Begin with the line that contains "Keep writing the" and end with the line that contains "names for building": copy that span of lines exactly, and nothing outside it.

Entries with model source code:
——————————
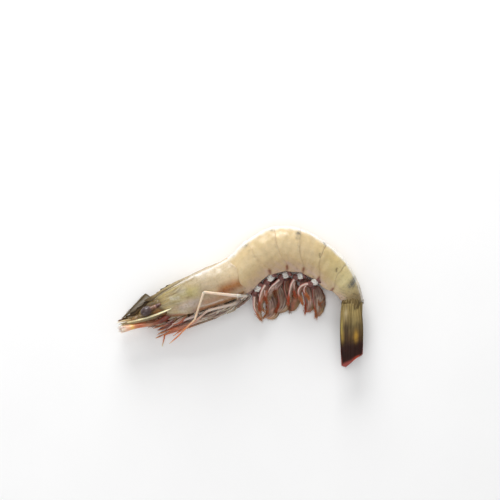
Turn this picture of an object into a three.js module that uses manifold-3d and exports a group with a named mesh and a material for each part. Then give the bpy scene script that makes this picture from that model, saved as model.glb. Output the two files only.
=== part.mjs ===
// A whole raw tiger prawn, lying on its right side with its body arched.
//
// Millimetres. X runs from the head towards the tail, Y towards the arched back and Z up, out of the
// animal's left side. The origin is on the table, under the middle of the body.
//
// The body is a row of hard rings: one fused head and chest with the toothed spike of the rostrum, six
// abdomen rings, and a tail fan of a telson and four blades. Eyes, feelers, mouth legs, five pairs of
// walking legs and five pairs of swimming legs sit on it, each a piece of its own with a small gap.

import * as THREE from "three";
import { mergeVertices } from "three/addons/utils/BufferGeometryUtils.js";
import Module from "manifold-3d";

const wasm = await Module();
wasm.setup();

// ---------------------------------------------------------------- driving dimensions

const ORIGIN = [1.26, 2.63]; // where the stations' own zero lies in X and Y, which centres the whole prawn
const RING_SIDES = 24; // facets round a body ring

// Stations along the body, from the eye sockets to the end of the last ring. crest and belly are the
// back and belly outline in plan, half is half the width, height is the middle's height above the
// table, and roll is how far the back is tipped up, in degrees.
const STATIONS = [
  { crest: [-46.2, 3.0], belly: [-40.7, -9.6], half: 6.4, height: 9.5, roll: 8 },
  { crest: [-35.2, 9.9], belly: [-28.6, -7.2], half: 8.8, height: 9.8, roll: 9 },
  { crest: [-23.1, 16.2], belly: [-14.9, -3.9], half: 10.4, height: 10.1, roll: 10 },
  { crest: [-8.8, 22.6], belly: [2.8, 3.3], half: 10.8, height: 10.4, roll: 10 },
  { crest: [1.7, 32.2], belly: [11.6, 11.3], half: 10.9, height: 10.6, roll: 10 },
  { crest: [16.0, 40.0], belly: [20.4, 14.6], half: 11.3, height: 10.8, roll: 9 },
  { crest: [30.8, 39.6], belly: [29.2, 14.9], half: 11.0, height: 10.6, roll: 8 },
  { crest: [45.1, 32.2], belly: [36.9, 12.4], half: 9.9, height: 10.0, roll: 7 },
  { crest: [56.7, 21.5], belly: [44.6, 6.6], half: 8.6, height: 9.3, roll: 6 },
  { crest: [63.3, 9.9], belly: [51.2, 2.2], half: 7.2, height: 8.7, roll: 5 },
  { crest: [66.6, -1.1], belly: [55.0, -2.5], half: 5.6, height: 8.3, roll: 4 },
];
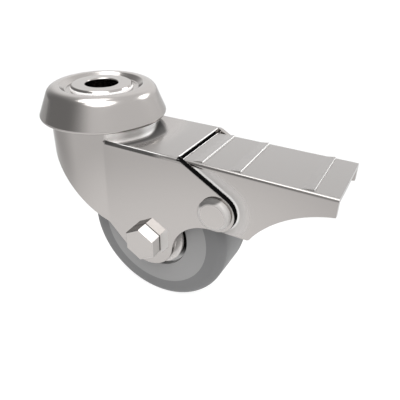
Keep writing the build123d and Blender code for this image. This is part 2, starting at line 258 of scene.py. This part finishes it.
class NodeTree:
    """Short names for building a material's or the world's node tree."""

    def __init__(self, owner):
        owner.use_nodes = True
        self.nodes = owner.node_tree.nodes
        self.links = owner.node_tree.links

    def feed(self, socket, value):
        """Give a socket a number, a colour, a direction or another node's result."""
        if isinstance(value, bpy.types.NodeSocket):
            self.links.new(value, socket)
        elif socket.type == "RGBA":
            socket.default_value = (*value, 1.0)
        else:
            socket.default_value = value

    def math(self, operation, first, second=0.0):
        """Result of a sum with one or two numbers."""
        node = self.nodes.new("ShaderNodeMath")
        node.operation = operation
        self.feed(node.inputs[0], first)
        self.feed(node.inputs[1], second)
        return node.outputs[0]

    def vector(self, operation, first, second, result):
        """One of the results of a sum with two vectors."""
        node = self.nodes.new("ShaderNodeVectorMath")
        node.operation = operation
        self.feed(node.inputs[0], first)
        self.feed(node.inputs[1], second)
        return node.outputs[result]

    def rise(self, value, start, end, high=1.0, low=0.0):
        """Smooth step up from low to high as the value goes from start to end."""
        node = self.nodes.new("ShaderNodeMapRange")
        node.interpolation_type = "SMOOTHSTEP"
        for name, number in (
            ("Value", value),
            ("From Min", start),
            ("From Max", end),
            ("To Min", low),
            ("To Max", high),
        ):
            self.feed(node.inputs[name], number)
        return node.outputs["Result"]

    def fall(self, value, start, end, high=1.0, low=0.0):
        """Smooth step down from high to low as the value goes from start to end."""
        return self.rise(value, start, end, low, high)

    def every(self, *masks):
        """The product of masks: 1 only where all of them are."""
        result = masks[0]
        for mask in masks[1:]:
            result = self.math("MULTIPLY", result, mask)
        return result

    def either(self, *masks):
        """The greatest of masks: 1 where any of them is."""
        result = masks[0]
        for mask in masks[1:]:
            result = self.math("MAXIMUM", result, mask)
        return result

    def without(self, mask):
        """1 where the mask is 0."""
        return self.math("SUBTRACT", 1.0, mask)

    def length(self, *sides):
        """The root of the sum of squares."""
        total = self.math("MULTIPLY", sides[0], sides[0])
        for side in sides[1:]:
            total = self.math("ADD", total, self.math("MULTIPLY", side, side))
        return self.math("SQRT", total)

    def blend(self, mask, below, above):
        """Number that goes from one to another as the mask goes from 0 to 1."""
        node = self.nodes.new("ShaderNodeMix")
        self.feed(node.inputs[0], mask)
        self.feed(node.inputs[2], below)
        self.feed(node.inputs[3], above)
        return node.outputs[0]

    def tint(self, mask, below, above):
        """Colour that goes from one to another as the mask goes from 0 to 1."""
        node = self.nodes.new("ShaderNodeMix")
        node.data_type = "RGBA"
        self.feed(node.inputs[0], mask)
        self.feed(node.inputs[6], below)
        self.feed(node.inputs[7], above)
        return node.outputs[2]

    def patch(self, heading, azimuth, elevation, inner, outer, within, beyond):
        """Level of a round soft-edged patch of the room, with its angles in degrees from its middle."""
        middle = direction(radians(azimuth), radians(elevation))
        nearness = self.vector("DOT_PRODUCT", heading, middle, "Value")
        return self.rise(nearness, cos(radians(outer)), cos(radians(inner)), within, beyond)


class Surface(NodeTree):
    """A material with one principled shader."""

    def __init__(self, name, colour, metallic, roughness):
        self.material = bpy.data.materials.new(name)
        super().__init__(self.material)
        self.shader = self.nodes["Principled BSDF"]
        self.set("Base Color", colour)
        self.set("Metallic", metallic)
        self.set("Roughness", roughness)

    def set(self, name, value):
        """Give one of the shader's inputs a value."""
        self.feed(self.shader.inputs[name], value)

    def place(self):
        """The surface's own object coordinates, in metres."""
        return self.nodes.new("ShaderNodeTexCoord").outputs["Object"]

    def axes(self):
        """The same coordinates one by one, in millimetres: along, across and up."""
        split = self.nodes.new("ShaderNodeSeparateXYZ")
        self.feed(split.inputs["Vector"], self.vector("DIVIDE", self.place(), (MM, MM, MM), "Vector"))
        return split.outputs["X"], split.outputs["Y"], split.outputs["Z"]

    def noise(self, scale, detail):
        """Cloudy noise from 0 to 1."""
        node = self.nodes.new("ShaderNodeTexNoise")
        self.feed(node.inputs["Scale"], scale)
        self.feed(node.inputs["Detail"], detail)
        self.feed(node.inputs["Vector"], self.place())
        return node.outputs["Fac"]

    def grain(self, scale, strength):
        """Fine relief all over."""
        bump = self.nodes.new("ShaderNodeBump")
        self.feed(bump.inputs["Strength"], strength)
        self.feed(bump.inputs["Distance"], 0.05 * MM)
        self.feed(bump.inputs["Height"], self.noise(scale, 2.0))
        self.set("Normal", bump.outputs["Normal"])

    def from_axis(self, along, up, axis):
        """How far a point lies behind an axis that runs across the castor, and how far above it."""
        return self.math("SUBTRACT", along, axis[0]), self.math("SUBTRACT", up, axis[1])

    def towards(self, behind, above, angle):
        """How far a point lies in a direction, given in degrees above the rear."""
        lean = radians(angle)
        level = self.math("MULTIPLY", behind, cos(lean))
        return self.math("ADD", level, self.math("MULTIPLY", above, sin(lean)))

    def dress(self, *names):
        """Give CAD nodes this finish."""
        for name in names:
            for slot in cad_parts[name].material_slots:
                slot.material = self.material


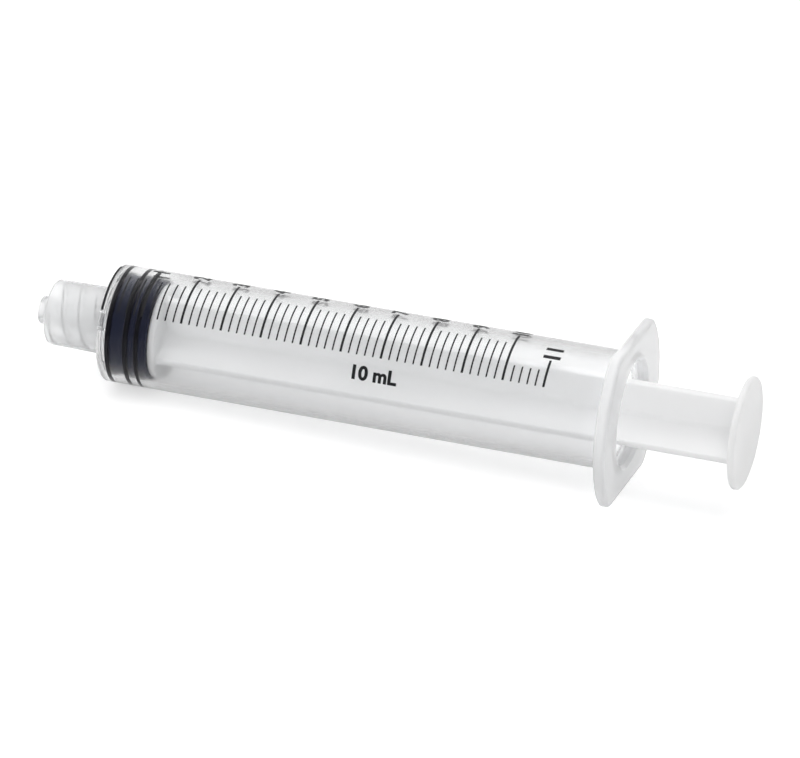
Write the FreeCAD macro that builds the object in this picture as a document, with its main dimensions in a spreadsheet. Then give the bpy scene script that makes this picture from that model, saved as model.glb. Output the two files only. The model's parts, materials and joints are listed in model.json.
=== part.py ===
import FreeCAD, Part
import math
import os
import Sketcher
from FreeCAD import Vector

# Disposable 10 mL syringe with a luer-lock end, lying on its side.
# The axis is X: the nozzle's tip is at the origin, the thumb disc at +X, and Z is up.
# Three mouldings: the barrel with its flange, the plunger, and the rubber gasket on its head.

# Driving dimensions, in millimetres apart from rodRoll and the two pure numbers
SIZES = [
    ("boreDia", 14.75, "inside of the barrel, so 1 mL takes 5.85 mm of its length"),
    ("barrelWall", 0.98, "wall of the barrel"),
    ("barrelLength", 74.1, "outer front face to the flange"),
    ("frontWall", 1.0, "end wall at its rim"),
    ("endConeDepth", 0.35, "how far the end wall's inside runs forward to the fluid bore"),
    ("barrelEdge", 0.45, "rounding of the barrel's front edge"),
    ("flangeThickness", 1.7, "finger flange"),
    ("flangeDia", 27.8, "across the flange's round ends"),
    ("flangeAcross", 22.0, "across the flange's two flats"),
    ("flangeCorner", 2.2, "rounding where a flat meets a round end"),
    ("flangeEdge", 0.6, "rounding of the flange's rim"),
    ("flangeRoot", 0.8, "fillet between the barrel and the flange"),
    ("mouthChamfer", 0.5, "lead-in at the barrel's open end"),
    ("beadHeight", 0.25, "stop bead inside the mouth"),
    ("beadWidth", 1.4, "length of the stop bead"),
    ("beadSetback", 1.2, "stop bead to the flange's rear face"),
    ("collarLength", 9.2, "luer-lock collar"),
    ("collarTipDia", 9.3, "outside of the collar at its lip"),
    ("collarRootDia", 9.6, "outside of the collar at the barrel"),
    ("collarBoreDia", 8.0, "inside of the collar, at the bottom of its thread"),
    ("collarFloor", 0.3, "bottom of the collar's recess, in front of the barrel's face"),
    ("collarEdge", 0.3, "rounding of the collar's lip"),
    ("nozzleReach", 1.9, "nozzle beyond the collar"),
    ("nozzleTipDia", 3.97, "nozzle at its tip"),
    ("nozzleTaper", 0.06, "luer taper, diameter over length"),
    ("nozzleEdge", 0.25, "rounding of the nozzle's tip"),
    ("fluidBoreDia", 2.1, "bore through the nozzle"),
    ("gasketPlay", 0.03, "radial clearance of the gasket's ribs in the barrel"),
    ("homeGap", 0.1, "gasket to the end wall, pushed home"),
    ("noseDia", 13.9, "rim of the cone on the gasket's nose"),
    ("frontRib", 0.65, "gasket's sealing rib"),
    ("frontGroove", 2.0, "wide groove behind it"),
    ("middleRib", 0.65, "second rib"),
    ("rearGroove", 1.0, "groove behind it"),
    ("rearRib", 0.55, "third rib"),
    ("tailGroove", 0.85, "groove behind it"),
    ("tailLip", 0.3, "gasket's rear lip"),
    ("grooveDepth", 0.5, "depth of the gasket's grooves"),
    ("tailDrop", 0.3, "rear lip below the ribs"),
    ("ribFlank", 0.12, "slope of the ribs' sides"),
    ("ribRound", 0.15, "rounding of the ribs' crests"),
    ("lipThickness", 1.3, "gasket's lip behind the plunger's head"),
    ("headDia", 9.6, "plunger's head inside the gasket"),
    ("headLength", 2.2, "plunger's head"),
    ("headCone", 1.0, "lead-in cone on the head"),
    ("headNoseDia", 7.0, "front of the head's cone"),
    ("neckDia", 6.6, "neck between the head and its backing disc"),
    ("headPlay", 0.05, "clearance of head and neck in the gasket"),
    ("backingPlay", 0.675, "clearance of the backing disc in the barrel"),
    ("backingThickness", 1.1, "backing disc"),
    ("backingEdge", 0.25, "rounding of the backing disc"),
    ("rodPlay", 1.275, "clearance of the rod's ribs in the barrel"),
    ("ribTip", 1.1, "rib's thickness at its edge"),
    ("ribRoot", 1.6, "rib's thickness at the rod's middle"),
    ("ribFillet", 0.7, "fillet between neighbouring ribs"),
    ("ribEdge", 0.25, "rounding of the ribs' edges"),
    ("ribCount", 4, "ribs of the rod"),
    ("rodRoll", 22.0, "degrees that the ribs are turned from upright"),
    ("rodReach", 15.5, "flange's rear face to the thumb disc, pushed home"),
    ("thumbDia", 15.8, "thumb disc"),
    ("thumbThickness", 1.0, "thumb disc"),
    ("thumbEdge", 0.4, "rounding of the thumb disc's rim"),
]

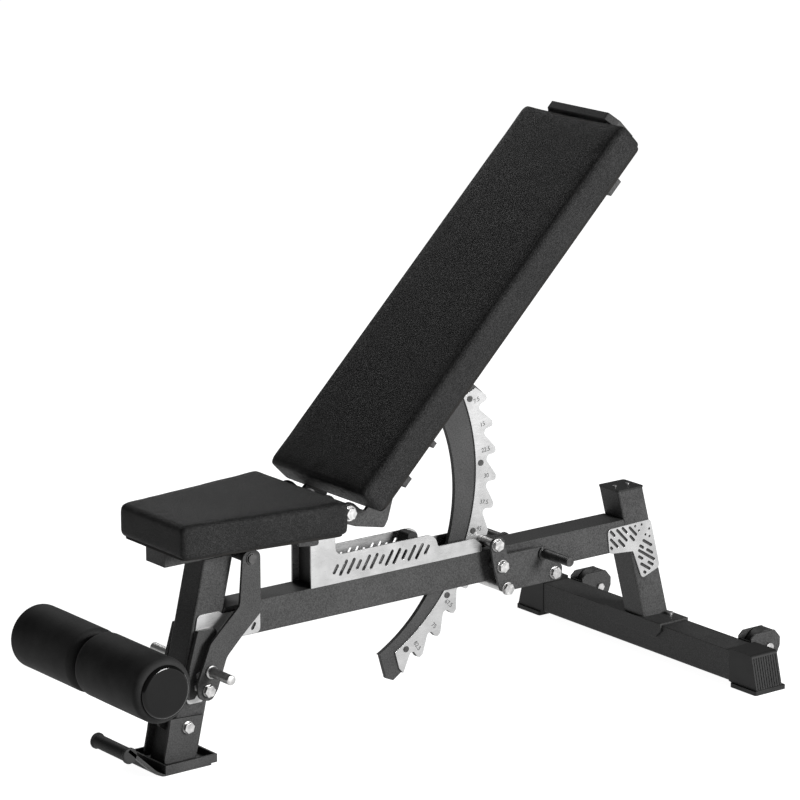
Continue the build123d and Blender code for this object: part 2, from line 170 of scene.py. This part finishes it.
def zinc(name, base=0.36, rough=0.3):
    """Zinc-plated fastener steel, a little mottled."""
    n = Net(name)
    mottle = n.noise(120, 3)
    colour = n.blend(n.ramp(mottle, [(0.3, 0.0), (0.7, 1.0)]), grey(base * 0.8), grey(base * 1.2, 0.01))
    soft = n.add("ShaderNodeBevel", {"samples": 4}, {"Radius": 0.0009})
    return n.set(
        Base_Color=colour,
        Metallic=1.0,
        Roughness=n.ramp(mottle, [(0.3, rough), (0.7, rough + 0.14)]),
        Normal=n.bump(mottle, 0.06, 0.0004, soft),
    )


def moulded(name, base, rough, grain=900, depth=0.0004):
    """Moulded plastic or rubber with a fine spark-eroded skin."""
    n = Net(name)
    skin = n.noise(grain, 2)
    cloud = n.noise(20, 2)
    tone = n.ramp(cloud * 0.6 + skin * 0.4, [(0.35, 0.0), (0.65, 1.0)])
    colour = n.blend(tone, grey(base * 0.75), grey(base * 1.3))
    soft = n.add("ShaderNodeBevel", {"samples": 4}, {"Radius": 0.0012})
    return n.set(
        Base_Color=colour,
        Roughness=n.ramp(cloud, [(0.3, rough - 0.05), (0.7, rough + 0.06)]),
        Specular_IOR_Level=0.2,
        Normal=n.bump(skin, 0.3, depth, soft),
    )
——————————
■ **TASK RESPONSE**:
Keep writing the build123d and Blender code for this image. This is part 2, starting at line 258 of scene.py. This part finishes it.
class NodeTree:
    """Short names for building a material's or the world's node tree."""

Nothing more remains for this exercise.